I've been in need of some inspiration as of late and yall have done a great job providing it to me with all the great pictures in the "Best Of 2011" thread.

I can't seem to find the time to get out and shoot so I re-worked a shot from my trip to GSMNP last spring.  Some of yall have already seen this one elsewhere but I wasn't happy with the first version so here is another take on it. 

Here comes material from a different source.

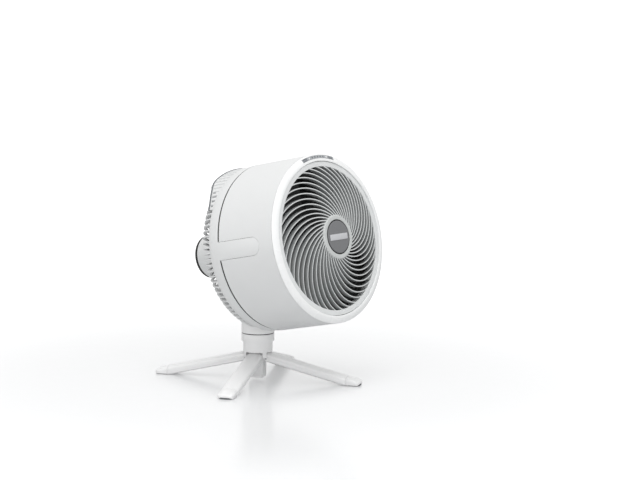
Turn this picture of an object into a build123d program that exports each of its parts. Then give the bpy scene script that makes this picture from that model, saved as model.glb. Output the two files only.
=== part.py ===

I took this shot about 45 min before sunrise as I was on my way to the Townsend area of the park.  My only wish was that there were more clouds in the sky but I tried to make the best of what I had.
In post I boosted the colors in the sky a bit to reflect what I saw and finished it off with a pano crop. 
Edited on my laptop so I hope it presents well.

Jason


----------



## DvilleDawn (Dec 12, 2011)

Very Pretty! Makes me wish I was sitting there watching this sunrise! Well Done!


----------



## cornpile (Dec 13, 2011)

Great workup,Jason


----------



## Topwater (Dec 13, 2011)

Beautiful Shot


----------



## Lindseys Grandpa (Dec 13, 2011)

i wish i could do that with a camera.


----------



## Crickett (Dec 13, 2011)

Beautiful rework Jason!


----------



## rip18 (Dec 13, 2011)

Beautifuly, simply beautiful!


----------



## Hoss (Dec 13, 2011)

I think I gotta agree with Rip's assessment.

Hoss


----------



## DRB1313 (Dec 13, 2011)

Presents well for sure. Excellent work my friend!


----------



## carver (Dec 13, 2011)

Fine shot Jason,hope you were able to spend some time at your cabin also.


----------



## Kadiddlehopper (Dec 13, 2011)

Well done ! love the colors !


----------



## quinn (Dec 13, 2011)

if that one can't inspire ya i don't know what can!great shot jason.


----------



## leo (Dec 14, 2011)

Presents just fine Jason, beautiful presentation


----------



## wvdawg (Dec 14, 2011)

Magnificent!


----------



## JasonF (Dec 14, 2011)

Thanks everyone!


----------



## Meriwether_Stalker22 (Dec 15, 2011)

I love the silhouette of the trees!!  This is a really calming capture.  Love it!!


----------



## cre8foru (Dec 15, 2011)

I love it. Great shot.


----------